O Livre distingue-se dos outros partidos pela forma como se organiza internamente. O partido utiliza o método das primárias na escolha dos representantes em cargos de eleição. Qualquer cidadão pode inscrever-se para concorrer ou votar no representante do partido, desde que assine a carta de princípios do Livre.
No ano da fundação, o partido apresentou-se às eleições europeias, com Rui Tavares a encabeçar a lista de candidatos. Apesar de não ter conseguido eleger um eurodeputado, o Livre arrecadou 2,2% dos votos (71.602 votos). Nos dois anos seguintes, realizaram-se mais duas eleições – legislativas e presidenciais – em que o Livre esteve presente.
Em 2015, perdeu força em relação às europeias e alcançou apenas 0,73% (39.340 votos). Já nas presidenciais, o partido da papoila decidiu apoiar o candidato socialista, Sampaio da Nóvoa.
O salto deu-se nas eleições legislavas de 2019, onde o Livre elegeu a sua primeira deputada, Joacine Katar Moreira, com 1,09% dos votos. O segundo conflito político de Rui Tavares estava prestes a despoletar.
Em novembro desse ano, menos de dois meses depois de ter sido eleita, Joacine absteve-se num voto de condenação proposto pelo PCP sobre o conflito Israel-Palestina. Um dia depois, a direção do Livre publicou um comunicado a demarcar-se do voto da deputada única, mostrando “preocupação”, uma vez que o voto entrava em conflito com programa eleitoral do Livre. Joacine retorquiu, apontando dificuldades de comunicação com a direção do partido.
Durante os dias seguintes, Rui Tavares e Katar Moreira trocaram palavras duras, com a deputada a acusar o partido de lhe estar a preparar um golpe. Em fevereiro, Joacine deixou o Livre, alegando que tinha perdido a confiança política do partido. Menos de quatro meses depois de ter conseguido um lugar no hemiciclo, o Livre deixou de ter representação parlamentar e Joacine passou a deputada não inscrita.
Seguiram-se as presidenciais de 2021, em que o Livre decidiu apoiar Ana Gomes na sua candidatura como independente à Presidência da República, e as autárquicas, onde Rui Tavares foi eleito vereador sem pelouros da Câmara Municipal de Lisboa pela coligação Mais Lisboa (PS/Livre).

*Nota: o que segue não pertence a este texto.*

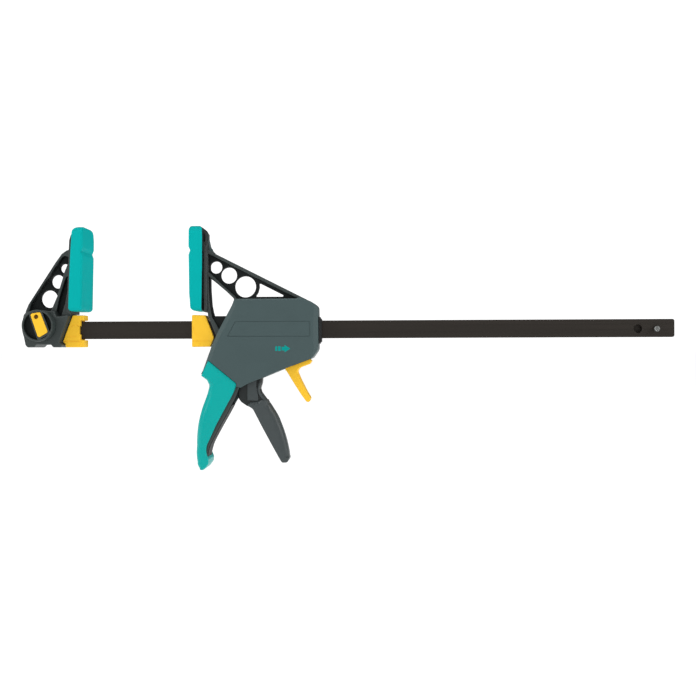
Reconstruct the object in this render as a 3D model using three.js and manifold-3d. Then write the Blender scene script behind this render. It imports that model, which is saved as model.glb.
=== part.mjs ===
// One-handed bar clamp: a flat steel bar with a fixed jaw locked to its left
// end, a pistol-grip head that slides along it, and the ratchet-free drive and
// brake plates inside the head.  Millimetres, +X along the bar towards its free
// end, +Z towards the jaws, +Y away from the side with the locking knob.
import * as THREE from "three";
import * as BufferGeometryUtils from "three/addons/utils/BufferGeometryUtils.js";
import Module from "manifold-3d";

const wasm = await Module();
wasm.setup();

// ---------------------------------------------------------------- dimensions
// Outlines below are drawn in the bar's own plane: x along the bar, z measured
// from the bar's centreline.  The whole clamp is then moved to its origin: the
// middle of its length, its mid-plane, and the tip of the grip at z = 0.
const SHIFT_X = 3.2;
const BAR_Z = 149.5;

const BAR_LEFT = -345.0, BAR_RIGHT = 342.4;   // ends of the bar
const BAR_H = 19.0, BAR_T = 6.0;              // section of the bar
const BAR_CLEAR = 0.4;                        // running clearance round the bar
const LOCK_X = -328.6, LOCK_Z = 4.8;          // axis of the locking knob
const HOLE_Z = -0.6;                          // height of the locking holes
const HOLE_R = 4.7, HOLE_X = 304.8;           // locking hole at the free end
const STOP_X = 323.2, STOP_Z = -0.8, STOP_R = 2.9, STOP_HALF = 7.0;

const PAD_HALF = 16.0;        // half width of the pads
const PLATE_HALF = 11.5;      // half width of the plates that carry the pads
const HOUSING_HALF = 15.0;    // half width of the head housing
const JAW_HALF = 8.0;         // half width of the jaw ribs
const WEB_HALF = 3.0;         // half thickness of the jaw webs
const CORE_HALF = 10.6;       // half width of the handle core
const GRIP_HALF = 14.0;       // half width of the soft grip
const SEAM = 0.15;            // half the gap between the two housing shells
const CAVITY_HALF = 12.6;     // half width of the mechanism space
const TRIGGER_HALF = 9.0;
const LEVER_HALF = 7.0;
const BLOCK_HALF = 6.0;       // half width of the guide blocks on the bar
const KNOB_FRONT = 20.0;      // how far the knob stands out from mid-plane
const JAW_BODY_HALF = 13.0;   // half width of the fixed jaw round the bar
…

Rui Tavares: o escolhido para liderar a candidatura
Depois de, em 2019, não ter sido candidato pelo Livre – ficou como mandatário nacional -, Rui Tavares foi o candidato escolhido pelo partido para as legislativas de 2022. Na dianteira de um partido que procura convergências, Rui Tavares trouxe para cima da mesa a ideia de uma “eco-geringonça”, na qual Livre, PAN e PEV se juntam ao PS para a maioria parlamentar.
A postura nos debates surpreendeu e foi elogiada por vários comentadores e analistas. Num artigo de opinião do Expresso, o escritor Bruno Vieira Amaral, caraterizou-o como “um daqueles homens demasiado inteligentes para a política e demasiado enérgicos para a inação”.
De acordo com várias sondagens, o Livre poderá conseguir um pouco mais de 1% dos votos, falhando o objetivo de ter eleger três deputados. Logo após dia 30, o partido vai convidar os partidos da esquerda para reuniões, admitiu Tavares durante a campanha. Se for eleito, não deixará de ser vereador na Câmara de Lisboa.
Como principais bandeiras para a eleição de 30 de janeiro, Rui Tavares traz o Novo Pacto Verde, ou seja, “um plano de investimento ecologicamente responsável” que utilizaria verbas do Plano de Recuperação e Resiliência (PRR) e da Política Agrícola Comum.
Para além disso, o partido pretende declarar a emergência climática e criar uma Task-force para a crise climática. Nos planos de Livre, constam também medidas como o aumento do salário mínimo para 1.000 euros até ao final da legislatura, a implementação das 35 horas semanais e 25 dias de férias, a despenalização e legislação da morte assistida, a legalização do consumo e venda de canábis, a possibilidade de votar a partir dos 16 anos e o teste do Rendimento Básico Incondicional.
Rui Tavares é, geralmente, uma pessoa mais noturna do que matutina e gostava que existisse um Ministério do Futuro, a pensar nas próximas geração e na transição ecológica. Percorrer o nordeste brasileiro com um mochila às costa foi a sua maior excentricidade e a comida que o conforta durante a campanha é uma tomatada com ovos escalfados, disse num entrevista à CNN Portugal. Na mala, leva sempre um livro.